Here's the most important passage from Dana Milbank's account in blatham's link above:
Quote:One uniformed Secret Service agent complained to a colleague that 'the press is having a field day' with the disruption -- and the agents quickly clamped down. Journalists were told that if they sought to approach the demonstrators, they would not be allowed to return to the event site -- even though their colleagues were free to come and go.
An agent, who did not give his name, told one journalist who was blocked from returning to the speech that this was punishment for approaching the demonstrators and that there was a 'different set of rules' for reporters who did not seek out the activists.

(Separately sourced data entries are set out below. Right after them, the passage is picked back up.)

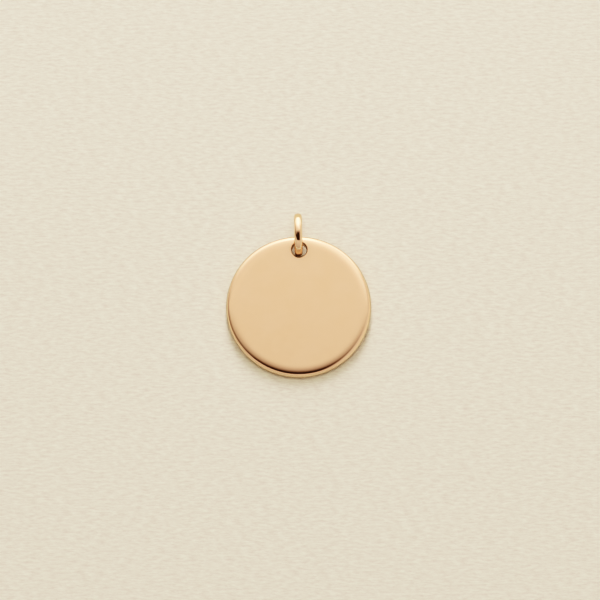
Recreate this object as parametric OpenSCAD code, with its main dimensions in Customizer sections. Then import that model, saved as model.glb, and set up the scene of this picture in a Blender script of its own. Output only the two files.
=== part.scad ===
// Disc pendant: a plain polished disc with one hole near its rim and a closed jump ring
// of round wire through it, lying on a flat surface as such a pendant comes to rest.
// The ring stands on its edge and props up the end of the disc that it runs through.
// +Y points from the disc to the ring, +Z up, and the surface is the plane z = 0.

/* [Disc] */
// Diameter of the disc
disc_d = 16; // [12:0.5:25]
// Thickness of the disc
disc_t = 1.2; // [1.2:0.05:1.3]
// How far in from the rim the face begins to roll off
edge_roll = 1.1; // [0.9:0.05:1.3]
// Radius of the round rim that the roll ends in
rim_r = 0.565; // [0.48:0.005:0.575]

/* [Hole] */
// Diameter of the hole
hole_d = 1.65; // [1.6:0.05:2]
// Metal left between the hole and the rim
web = 0.76; // [0.7:0.01:0.9]
// Rounding of both edges of the hole
lip_r = 0.12; // [0.1:0.01:0.2]

/* [Jump ring] */
// Thickness of the round wire
wire_d = 0.9; // [0.7:0.05:0.95]
// Inner diameter of the ring
ring_id = 3; // [2.8:0.1:3.6]
// How far the ring sits to the left of the disc's middle line
ring_shift = 0.13; // [0:0.01:0.15]
// How far the ring is turned out of the disc's middle plane, in degrees
ring_turn = 1.7; // [0:0.1:2]
// Gap between the ring and the disc where they would touch
gap = 0.04; // [0.02:0.01:0.08]

/* [Hidden] */
$fn = 120;

gold = [0.90, 0.78, 0.61];
ring_gold = [0.84, 0.70, 0.50];

disc_r = disc_d / 2;
half_t = disc_t / 2;
hole_r = hole_d / 2;
hole_y = disc_r - web - hole_r;

// The polished edge is two arcs, tangent to each other: a slack one that leaves the flat
// face, with its centre face_arc_drop below the middle plane, and the tight one of rim_r.
face_arc_r = (edge_roll * edge_roll + half_t * half_t - 2 * edge_roll * rim_r)
           / (2 * (half_t - rim_r));
face_arc_drop = face_arc_r - half_t;
arc_join = face_arc_r * (edge_roll - rim_r) / (face_arc_r - rim_r);

wire_r = wire_d / 2;
eye_r = ring_id / 2;
ring_r = eye_r + wire_d;

// Where the ring stands against the disc, as [y, z] from the disc's centre, in the plane
// x = 0. The web's lower edge hangs on the inside of the ring, and the outside of the
// ring leans on the upper edge of the hole's far side. The distances from the centres of
// those two rounded edges give the ring's centre, as the meeting point of two circles.
hung_edge = [hole_y + hole_r + lip_r, lip_r - half_t];
leaned_edge = [hole_y - hole_r - lip_r, half_t - lip_r];
hung_reach = eye_r - gap - lip_r;
leaned_reach = ring_r + gap + lip_r;
ring_yz = meeting_point(hung_edge, hung_reach, leaned_edge, leaned_reach);

// The disc's tilt, at which its lower edge and the ring come down to the same level.
// Each is round there, so its lowest point is a radius below the centre of its arc:
// run * sin(tilt) + rise * cos(tilt) = ring_r - face_arc_r.
run = ring_yz[0] + disc_r - edge_roll;
rise = ring_yz[1] - face_arc_drop;
tilt = asin((ring_r - face_arc_r) / norm([run, rise])) - atan2(rise, run);

// Height of the disc's centre, and its place behind the middle of the whole length
disc_z = ring_r - tilted(ring_yz)[1];
back_end = (disc_r - rim_r) * cos(tilt) + rim_r;
front_end = tilted(ring_yz)[0] + ring_r;
disc_y = (back_end - front_end) / 2;

// How far the hole is cut past each face
overshoot = 0.5;

// Meeting point of two circles in a plane, the one on the right of the way from a to b
function meeting_point(a, reach_a, b, reach_b) =
    let (apart = norm(b - a),
         along = (reach_a * reach_a - reach_b * reach_b + apart * apart) / (2 * apart),
         aside = sqrt(reach_a * reach_a - along * along),
         way = (b - a) / apart)
    a + along * way + aside * [way[1], -way[0]];

// A [y, z] place on the level disc, carried along as the disc tilts about its centre
function tilted(yz) =
    [yz[0] * cos(tilt) - yz[1] * sin(tilt), yz[0] * sin(tilt) + yz[1] * cos(tilt)];

// Half of the disc's section: the flat middle, the two slack arcs, and the rim's arc
module disc_section() {
    roll_start = disc_r - edge_roll;
    translate([0, -half_t]) square([roll_start, disc_t]);
    intersection() {
        translate([roll_start, -face_arc_drop]) circle(r = face_arc_r);
        translate([roll_start, face_arc_drop]) circle(r = face_arc_r);
        translate([roll_start, -half_t]) square([arc_join, disc_t]);
    }
    translate([disc_r - rim_r, 0]) circle(r = rim_r);
}

// Half of the hole's section: straight through, and flared to a rounded lip at each face
module hole_section() {
    translate([0, -half_t - overshoot]) square([hole_r, disc_t + 2 * overshoot]);
    for (side = [-1, 1])
        difference() {
            translate([0, side * half_t - lip_r]) square([hole_r + lip_r, 2 * lip_r]);
            translate([hole_r + lip_r, side * (half_t - lip_r)]) circle(r = lip_r);
        }
}

module disc() {
    color(gold)
    translate([0, disc_y, disc_z])
    rotate([tilt, 0, 0])
    difference() {
        rotate_extrude() disc_section();
        translate([0, hole_y, 0]) rotate_extrude() hole_section();
    }
}

module jump_ring() {
    color(ring_gold)
    translate([-ring_shift, disc_y + tilted(ring_yz)[0], ring_r])
    rotate([0, 90, ring_turn])
    rotate_extrude() translate([eye_r + wire_r, 0]) circle(r = wire_r);
}

disc();
jump_ring();
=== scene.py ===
"""Disc pendant: the polished gold of the disc and its jump ring, as they lie on pale paper.

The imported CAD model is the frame, in metres, with z = 0 as the surface. Each CAD solid is
replaced by a finer piece in the same place, with the slack roll of a buffed edge. Sizes
below are in millimetres and angles in degrees, unless a comment says otherwise, and MM
turns millimetres into metres.
"""

import math

import bpy
import numpy as np
from mathutils import Matrix, Vector


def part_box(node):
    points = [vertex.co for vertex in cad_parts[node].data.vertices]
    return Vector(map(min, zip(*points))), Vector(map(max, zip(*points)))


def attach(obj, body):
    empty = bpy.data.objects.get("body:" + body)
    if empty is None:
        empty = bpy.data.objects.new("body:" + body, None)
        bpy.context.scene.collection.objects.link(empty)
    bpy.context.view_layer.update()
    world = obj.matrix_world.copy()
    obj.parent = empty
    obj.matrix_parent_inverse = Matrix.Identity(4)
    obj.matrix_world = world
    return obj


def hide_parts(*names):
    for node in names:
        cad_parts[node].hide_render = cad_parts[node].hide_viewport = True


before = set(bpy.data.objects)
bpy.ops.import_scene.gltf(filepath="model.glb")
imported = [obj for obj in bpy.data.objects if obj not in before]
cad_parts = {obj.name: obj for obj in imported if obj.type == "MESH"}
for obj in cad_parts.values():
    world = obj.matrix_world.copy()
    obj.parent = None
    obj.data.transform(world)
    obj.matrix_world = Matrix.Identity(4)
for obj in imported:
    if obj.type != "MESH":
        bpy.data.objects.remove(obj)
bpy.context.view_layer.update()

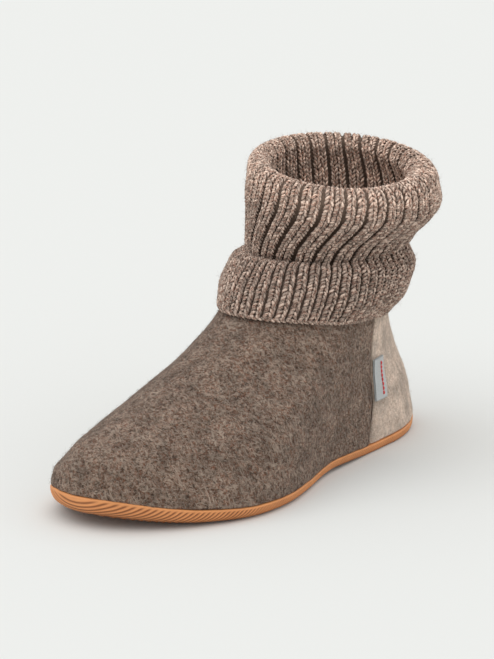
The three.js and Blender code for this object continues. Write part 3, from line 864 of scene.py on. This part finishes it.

America is supposed to have just one set of rules -- in this case, free speech.
I am
outraged.
Is anyone else?
Here's what free speech gets you when you express it too close to George W Bush:
Where did you get that photo, PD? When & where did that happen, and who are the suits?
It comes from the Associated Press via Yahoo. Here's the link:
http://story.news.yahoo.com/news?tmpl=story2&u=/040909/480/pajl10109091829
greenumbrella's's got a thread going with links to the story at the Washington Post. It's
here.
I don't think that this is related:
Quote:With the assistance of party staff, Hitler drafted a party program consisting of twenty-five points. This platform was presented at a public meeting on February 24, 1920, with over 2,000 eager participants. After hecklers were forcibly removed by Hitler supporters armed with rubber truncheons and whips, Hitler electrified the audience with his masterful demagoguery.
Source
PD
Amazing, isn't it? Who would have thought people would get this numb to totalitarian techniques.
A heckler, shouting at John Kerry about Vietnam war atrocities, was manhandled by sheetmetal workers sitting nearby and escorted from the building.
What's amazing is that you believe it's a Bush thing.
Sheetmetal workers are part of the Secret Service
Besides, I thought that officially, the Secret Service does not concern itself with unarmed, peaceful demonstrators who pose no danger to the commander in chief or any other presidential candidate.